It turns out that 12 cm is the smallest length of wire that can be bent to form an integer sided right angle triangle in exactly one way, but there are many more examples.

12 cm: (3,4,5)
24 cm: (6,8,10)
30 cm: (5,12,13)
36 cm: (9,12,15)
40 cm: (8,15,17)
48 cm: (12,16,20)

In contrast, some lengths of wire, like 20 cm, cannot be bent to form an integer sided right angle triangle, and other lengths allow more than one solution to be found; for example, using 120 cm it is possible to form exactly three different integer sided right angle triangles.

120 cm: (30,40,50), (20,48,52), (24,45,51)

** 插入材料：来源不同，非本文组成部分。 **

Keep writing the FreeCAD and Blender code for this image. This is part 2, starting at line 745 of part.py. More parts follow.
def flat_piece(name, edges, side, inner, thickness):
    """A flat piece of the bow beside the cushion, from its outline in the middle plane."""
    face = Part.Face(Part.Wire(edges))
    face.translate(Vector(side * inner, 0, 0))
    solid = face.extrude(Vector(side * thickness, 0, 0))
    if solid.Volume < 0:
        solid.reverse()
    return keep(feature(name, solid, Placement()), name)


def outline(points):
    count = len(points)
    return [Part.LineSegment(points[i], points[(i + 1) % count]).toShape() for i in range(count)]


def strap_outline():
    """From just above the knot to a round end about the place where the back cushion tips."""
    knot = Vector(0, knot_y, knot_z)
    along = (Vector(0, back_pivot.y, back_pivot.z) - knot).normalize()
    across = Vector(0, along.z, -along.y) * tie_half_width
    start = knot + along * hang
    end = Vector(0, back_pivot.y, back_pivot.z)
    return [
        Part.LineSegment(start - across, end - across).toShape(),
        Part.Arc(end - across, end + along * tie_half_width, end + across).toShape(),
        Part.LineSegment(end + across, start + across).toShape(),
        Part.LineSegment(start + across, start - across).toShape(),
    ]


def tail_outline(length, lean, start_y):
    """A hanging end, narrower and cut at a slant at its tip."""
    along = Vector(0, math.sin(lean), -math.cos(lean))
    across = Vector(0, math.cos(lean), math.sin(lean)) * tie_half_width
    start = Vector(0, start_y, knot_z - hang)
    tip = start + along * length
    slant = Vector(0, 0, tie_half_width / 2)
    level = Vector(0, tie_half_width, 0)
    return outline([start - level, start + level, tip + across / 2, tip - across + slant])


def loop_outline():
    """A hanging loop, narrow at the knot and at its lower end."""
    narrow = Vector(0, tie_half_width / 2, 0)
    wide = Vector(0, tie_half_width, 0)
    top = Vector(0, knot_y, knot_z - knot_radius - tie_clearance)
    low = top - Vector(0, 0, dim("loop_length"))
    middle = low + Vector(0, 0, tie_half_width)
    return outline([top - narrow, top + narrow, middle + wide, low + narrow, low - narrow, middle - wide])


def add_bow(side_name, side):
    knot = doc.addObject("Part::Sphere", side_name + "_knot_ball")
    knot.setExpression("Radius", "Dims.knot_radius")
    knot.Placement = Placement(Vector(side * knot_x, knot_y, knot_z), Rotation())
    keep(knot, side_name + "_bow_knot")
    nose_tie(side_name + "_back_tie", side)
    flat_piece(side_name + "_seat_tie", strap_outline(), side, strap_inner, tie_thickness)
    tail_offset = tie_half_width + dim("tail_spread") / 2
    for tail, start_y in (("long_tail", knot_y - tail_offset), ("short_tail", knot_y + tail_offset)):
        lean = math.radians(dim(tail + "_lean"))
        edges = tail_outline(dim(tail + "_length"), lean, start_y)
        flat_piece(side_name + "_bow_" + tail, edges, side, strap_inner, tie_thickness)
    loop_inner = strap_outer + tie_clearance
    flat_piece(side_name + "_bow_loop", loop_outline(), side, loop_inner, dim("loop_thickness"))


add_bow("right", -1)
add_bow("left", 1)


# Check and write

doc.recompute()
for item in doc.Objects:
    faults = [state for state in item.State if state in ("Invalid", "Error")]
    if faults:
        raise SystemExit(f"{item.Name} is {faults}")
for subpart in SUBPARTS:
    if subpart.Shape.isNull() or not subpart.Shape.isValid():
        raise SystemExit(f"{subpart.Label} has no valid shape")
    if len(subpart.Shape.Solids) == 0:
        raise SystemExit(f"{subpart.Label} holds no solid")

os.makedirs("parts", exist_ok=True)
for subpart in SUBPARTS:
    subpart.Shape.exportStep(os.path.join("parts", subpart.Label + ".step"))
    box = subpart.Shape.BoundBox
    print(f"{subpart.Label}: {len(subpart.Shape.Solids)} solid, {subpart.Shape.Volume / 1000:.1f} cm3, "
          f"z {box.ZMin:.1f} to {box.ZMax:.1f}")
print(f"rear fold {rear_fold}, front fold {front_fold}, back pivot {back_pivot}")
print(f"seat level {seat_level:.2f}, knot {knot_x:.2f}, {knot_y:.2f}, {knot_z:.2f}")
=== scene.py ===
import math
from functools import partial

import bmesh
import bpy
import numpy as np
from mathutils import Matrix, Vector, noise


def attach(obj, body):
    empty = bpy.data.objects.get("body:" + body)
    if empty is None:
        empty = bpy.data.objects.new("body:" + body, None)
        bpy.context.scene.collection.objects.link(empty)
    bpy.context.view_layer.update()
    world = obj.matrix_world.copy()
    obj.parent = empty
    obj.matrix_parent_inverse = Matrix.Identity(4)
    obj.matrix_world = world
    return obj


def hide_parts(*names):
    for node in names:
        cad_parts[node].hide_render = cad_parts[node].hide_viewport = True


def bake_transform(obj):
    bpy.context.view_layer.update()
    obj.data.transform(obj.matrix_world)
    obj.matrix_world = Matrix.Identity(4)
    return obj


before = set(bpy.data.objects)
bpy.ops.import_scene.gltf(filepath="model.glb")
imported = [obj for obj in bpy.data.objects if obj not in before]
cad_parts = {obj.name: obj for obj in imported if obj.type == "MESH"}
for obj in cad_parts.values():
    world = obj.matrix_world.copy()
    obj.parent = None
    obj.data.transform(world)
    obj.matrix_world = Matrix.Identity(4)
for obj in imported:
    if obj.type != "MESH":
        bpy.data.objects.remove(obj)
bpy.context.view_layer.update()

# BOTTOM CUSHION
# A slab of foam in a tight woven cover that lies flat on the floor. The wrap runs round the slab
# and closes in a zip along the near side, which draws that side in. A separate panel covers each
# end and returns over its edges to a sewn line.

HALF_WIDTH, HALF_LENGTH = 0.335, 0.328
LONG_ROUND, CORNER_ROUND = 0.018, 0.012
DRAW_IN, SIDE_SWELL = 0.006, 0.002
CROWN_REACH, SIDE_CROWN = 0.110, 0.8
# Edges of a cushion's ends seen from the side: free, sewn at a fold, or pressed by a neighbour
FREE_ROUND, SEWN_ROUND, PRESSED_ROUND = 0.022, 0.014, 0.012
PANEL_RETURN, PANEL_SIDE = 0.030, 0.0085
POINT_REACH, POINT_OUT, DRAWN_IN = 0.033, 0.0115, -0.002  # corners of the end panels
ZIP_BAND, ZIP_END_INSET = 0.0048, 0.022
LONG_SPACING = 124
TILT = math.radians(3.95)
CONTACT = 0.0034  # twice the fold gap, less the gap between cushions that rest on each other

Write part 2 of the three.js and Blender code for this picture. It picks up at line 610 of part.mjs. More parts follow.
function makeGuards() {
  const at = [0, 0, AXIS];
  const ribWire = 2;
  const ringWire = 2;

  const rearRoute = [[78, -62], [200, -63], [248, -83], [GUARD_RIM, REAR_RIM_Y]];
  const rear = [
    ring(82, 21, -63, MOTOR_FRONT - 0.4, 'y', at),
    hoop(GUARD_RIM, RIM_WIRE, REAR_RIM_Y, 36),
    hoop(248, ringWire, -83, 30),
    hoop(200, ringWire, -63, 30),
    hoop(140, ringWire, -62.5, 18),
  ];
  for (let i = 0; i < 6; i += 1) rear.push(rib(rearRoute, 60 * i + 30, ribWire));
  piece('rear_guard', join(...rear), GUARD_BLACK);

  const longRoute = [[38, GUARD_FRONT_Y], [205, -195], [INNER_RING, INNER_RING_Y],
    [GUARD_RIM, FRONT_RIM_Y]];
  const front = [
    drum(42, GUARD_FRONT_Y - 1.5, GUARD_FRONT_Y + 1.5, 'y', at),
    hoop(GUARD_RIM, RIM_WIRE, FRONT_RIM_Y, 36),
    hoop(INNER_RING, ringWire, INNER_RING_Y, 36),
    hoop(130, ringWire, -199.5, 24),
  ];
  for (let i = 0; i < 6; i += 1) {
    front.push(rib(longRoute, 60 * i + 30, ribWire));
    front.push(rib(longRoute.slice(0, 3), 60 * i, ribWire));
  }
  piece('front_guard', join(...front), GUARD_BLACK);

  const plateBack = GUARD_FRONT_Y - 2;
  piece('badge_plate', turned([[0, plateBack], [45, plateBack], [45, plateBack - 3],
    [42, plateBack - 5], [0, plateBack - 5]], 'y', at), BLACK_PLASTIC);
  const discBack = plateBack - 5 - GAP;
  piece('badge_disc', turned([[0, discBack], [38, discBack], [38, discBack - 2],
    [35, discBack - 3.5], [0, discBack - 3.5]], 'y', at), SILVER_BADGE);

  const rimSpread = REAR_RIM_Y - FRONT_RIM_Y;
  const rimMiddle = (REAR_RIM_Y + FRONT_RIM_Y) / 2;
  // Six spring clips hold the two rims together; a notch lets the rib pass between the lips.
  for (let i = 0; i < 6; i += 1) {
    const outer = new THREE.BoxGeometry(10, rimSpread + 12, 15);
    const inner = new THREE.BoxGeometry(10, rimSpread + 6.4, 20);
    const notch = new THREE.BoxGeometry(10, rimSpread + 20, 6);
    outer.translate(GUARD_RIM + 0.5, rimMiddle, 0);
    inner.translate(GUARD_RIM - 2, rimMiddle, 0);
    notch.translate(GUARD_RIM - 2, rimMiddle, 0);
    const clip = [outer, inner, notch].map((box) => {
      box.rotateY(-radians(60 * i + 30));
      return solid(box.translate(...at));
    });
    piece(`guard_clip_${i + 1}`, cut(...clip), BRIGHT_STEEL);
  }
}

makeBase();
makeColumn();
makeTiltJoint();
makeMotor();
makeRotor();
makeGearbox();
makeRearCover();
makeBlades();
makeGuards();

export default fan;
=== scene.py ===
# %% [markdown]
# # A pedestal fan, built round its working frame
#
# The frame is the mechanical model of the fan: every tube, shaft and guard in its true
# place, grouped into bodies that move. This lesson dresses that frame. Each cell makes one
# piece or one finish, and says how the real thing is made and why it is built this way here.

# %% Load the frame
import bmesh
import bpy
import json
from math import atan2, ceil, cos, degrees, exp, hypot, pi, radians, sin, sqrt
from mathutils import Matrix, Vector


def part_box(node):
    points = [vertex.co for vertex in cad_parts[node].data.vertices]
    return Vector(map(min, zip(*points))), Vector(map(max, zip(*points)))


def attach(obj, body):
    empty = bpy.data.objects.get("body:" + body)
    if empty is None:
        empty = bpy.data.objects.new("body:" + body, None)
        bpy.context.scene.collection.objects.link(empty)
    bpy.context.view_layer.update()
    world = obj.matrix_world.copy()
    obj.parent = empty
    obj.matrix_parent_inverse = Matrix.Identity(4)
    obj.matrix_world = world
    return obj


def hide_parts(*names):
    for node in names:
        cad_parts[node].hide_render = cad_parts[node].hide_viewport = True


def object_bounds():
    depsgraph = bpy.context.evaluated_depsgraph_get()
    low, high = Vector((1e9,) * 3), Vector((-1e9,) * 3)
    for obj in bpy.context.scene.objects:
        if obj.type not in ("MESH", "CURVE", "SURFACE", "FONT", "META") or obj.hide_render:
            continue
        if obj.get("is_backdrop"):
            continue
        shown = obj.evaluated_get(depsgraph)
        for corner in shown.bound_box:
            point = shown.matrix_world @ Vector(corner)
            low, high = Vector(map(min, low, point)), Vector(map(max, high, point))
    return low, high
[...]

Given that L is the length of the wire, for how many values of L ≤ 1,500,000 can exactly one integer sided right angle triangle be formed?

Solution

对于直角三角形$a,b,c$,生成所有周长$a+b+c\leq 1500000$的勾股数即可。 勾股数的生成参考Euclid's formula,如下: 首先,定义素勾股数$(a,b,c)$意味着$a,b,c$是勾股数且互素。 其次,给定$m,n$,满足$m>n$且他们互素且$m-n$为奇数。 则一组素勾股数为:$(a,b,c),a=m^2-n^2,b=2mn,c=m^2+n^2$。 根据素勾股数可以生成所有它的整数倍的勾股数,即为: $$a=k\times (m^2-n^2),\quad b=k\times (2mn),\quad c=k\times (m^2+n^2)$$

Code

import java.util.*;

public final class p75 {
    public static void main(String[] args) {
        long start=System.nanoTime();
        String result = run();        
        long end=System.nanoTime();
        System.out.println(result);
        System.out.println( (end-start)/1000000 + "ms" );
    }	
    static public String run(){
    	final int LIMIT=1500000;
		/* 
		 * Pythagorean triples theorem:
		 *   Every primitive Pythagorean triple with a odd and b even can be expressed as
		 *   a = st, b = (s^2-t^2)/2, c = (s^2+t^2)/2, where s > t > 0 are coprime odd integers.
		 */
		Set<IntTriple> triples = new HashSet<>();
		for (int s = 3; s * s <= LIMIT; s += 2) {
			for (int t = s - 2; t > 0; t -= 2) {
				if (gcd(s, t) == 1) {
					int a = s * t;
					int b = (s * s - t * t) / 2;
					int c = (s * s + t * t) / 2;
					if (a + b + c <= LIMIT)
						triples.add(new IntTriple(a, b, c));
				}
			}
		}
		
		byte[] ways = new byte[LIMIT + 1];
		for (IntTriple triple : triples) {
			int sum = triple.a + triple.b + triple.c;
			for (int i = sum; i < ways.length; i += sum)
				ways[i] = (byte)Math.min(ways[i] + 1, 2);  // Increment but saturate at 2
		}
		
		int count = 0;
		for (int x : ways) {
			if (x == 1)
				count++;
		}
		return Integer.toString(count);
	}
 
    // Returns the largest non-negative integer that divides both x and y.
	public static int gcd(int x, int y) {
		if (x < 0 || y < 0)
			throw new IllegalArgumentException("Negative number");
		while (y != 0) {
			int z = x % y;
			x = y;
			y = z;
		}
		return x;
	}
	
	
	private static final class IntTriple {
		
		public final int a;
		public final int b;
		public final int c;
		
		
		public IntTriple(int a, int b, int c) {
			this.a = a;
			this.b = b;
			this.c = c;
		}
		
		
		public boolean equals(Object obj) {
			if (!(obj instanceof IntTriple))
				return false;
			else {
				IntTriple other = (IntTriple)obj;
				return a == other.a && b == other.b && c == other.c;
			}
		}
		
		public int hashCode() {
			return a + b + c;
		}
		
	}
	
}
161667
91ms